Cascade Pass Trail is moderate day hike of 3.7 miles (one way) to reach the breathtaking 1,700-foot valley with its impressive view of Sahale Glacier. Adventurous day hikers can press on with a difficult but rewarding 2.2-mile burst to the glacier itself, Watson said.

“That's our signature hike, that's probably our most impressive hike,” with some switchbacks and a modest elevation gain. The trailhead is “open till the snow flies,” even though Cascade River Road had been scheduled for repair closure earlier this month, Watson said. “It's a spectacular vista. You get to see the big glacier and good fall color. It's as good as it gets in the park.”

Fiery foliage includes sparkling larches, huckleberry, mountain ash and vine maple, she said. Hiking blogs at the Washington Trails Association ( note that recent travelers have seen bears and a variety of other wildlife — including golden eagles, grouse, ptarmigan, chipmunks and pika.

Thunder Knob Trail, which is great for small children, starts from the Colonial Creek Campground near milepost 130 on the north side of Highway 20. It's a 3.6-mile round trip with an elevation gain of 425 feet. Hikers will see towering mountain peaks, avalanche chutes and interesting geologic features such as alluvial fans deposited by flooding in 2003 and 2006. Although this is a longer drive to the trailhead, small children can be amused and burn off energy with stops along the way such as Cascadian Farms outside Rockport or the Newhalem visitor center.

Watson reminds fall hikers to watch the weather because conditions can change swiftly. Dress warmly and bring extra layers of clothing, she advised.

“It's going to get cold faster, especially at the higher elevations. It's striking how much cooler it is,” she said.

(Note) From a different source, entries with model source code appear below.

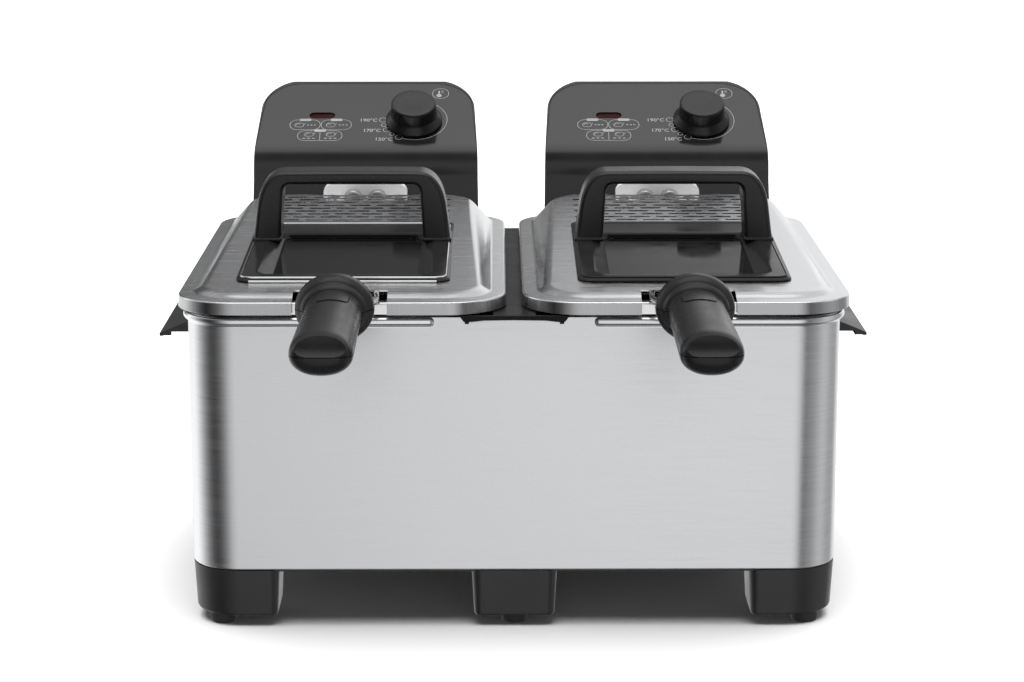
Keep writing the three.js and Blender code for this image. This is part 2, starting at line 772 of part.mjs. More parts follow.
// The steel plate that the element's tubes come out of, with a boss around each.
function elementPlate() {
  const half = PLATE_HALF;
  const top = PLATE_TOP;
  const corner = 8;
  const rear = CONTROL_FRONT - GAP;
  const front = rear - PLATE_THICK;
  const shape = new THREE.Shape();
  shape.moveTo(-half, CONTROL_STEP + 6);
  shape.lineTo(half, CONTROL_STEP + 6);
  shape.lineTo(half, top - corner);
  shape.quadraticCurveTo(half, top, half - corner, top);
  shape.lineTo(corner - half, top);
  shape.quadraticCurveTo(-half, top, -half, top - corner);
  const bosses = tubePair(6.2, front - 5, front + 1);
  return geometryOf(extrudeAlongY(shape, front, rear).add(bosses).subtract(wallHoles(0.4)));
}

// One tube: in over the rim, down the back of the bowl, round the floor and back out.
function heatingElement() {
  const inner = CONTROL_FRONT + 14;
  const half = [
    at(TUBE_X, inner, TUBE_Z),
    at(TUBE_X, TUBE_DROP_Y, TUBE_Z),
    at(TUBE_X, TUBE_DROP_Y, LOOP_Z),
    at(TUBE_X, TUBE_DROP_Y - 24, LOOP_Z),
    at(LOOP_HALF, TUBE_DROP_Y - 24, LOOP_Z),
    at(LOOP_HALF, LOOP_FRONT, LOOP_Z),
  ];
  const otherHalf = half.map((point) => at(-point.x, point.y, point.z)).reverse();
  return bentRod([...half, ...otherHalf], 10, TUBE_RADIUS, 6, 50);
}

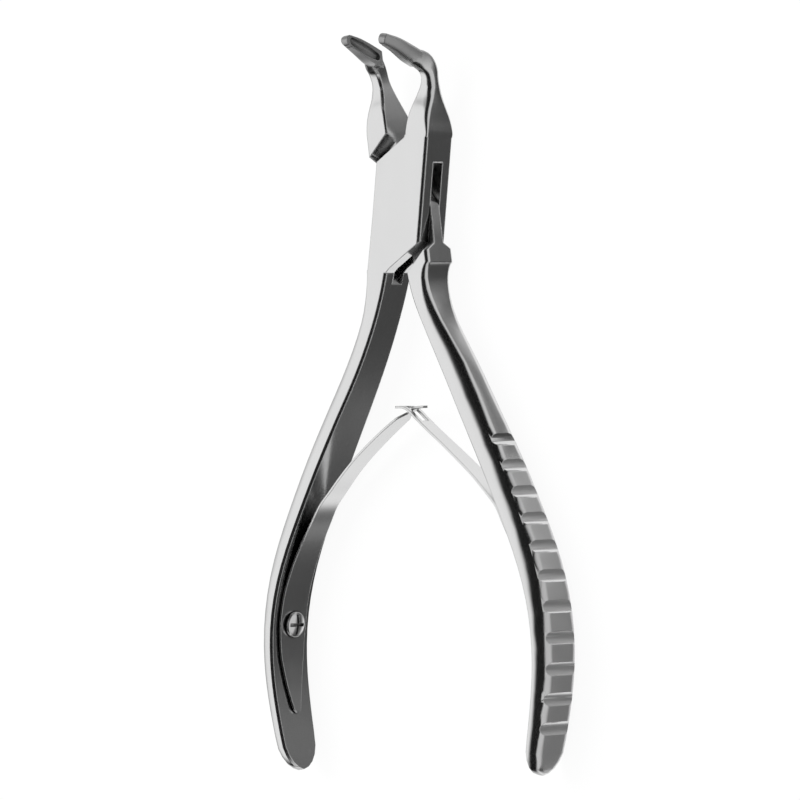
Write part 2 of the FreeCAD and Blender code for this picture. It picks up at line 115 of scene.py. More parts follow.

Parking in the North Cascades National Park ( and the Mount Baker-Snoqualmie National Forest ( requires a seasonal Northwest Forest Pass or a $5 day-use pass, available from the Glacier Public Service Center east of Glacier on the Mount Baker Highway (360-599-2714); the North Cascades National Park office on Highway 20 in Sedro-Woolley (360-854-7200); and from the park's visitor center in Newhalem (206-386-4495). All have clean restrooms and both the Newhalem and Glacier centers have a few natural history exhibits and impressive relief maps of the North Cascades.

Hours at all three information centers are varied and seasonal, but all are now open daily for maps, trailhead directions and other questions . For additional information online, search the name of the trail you plan to hike or check the Washington Trails Association website.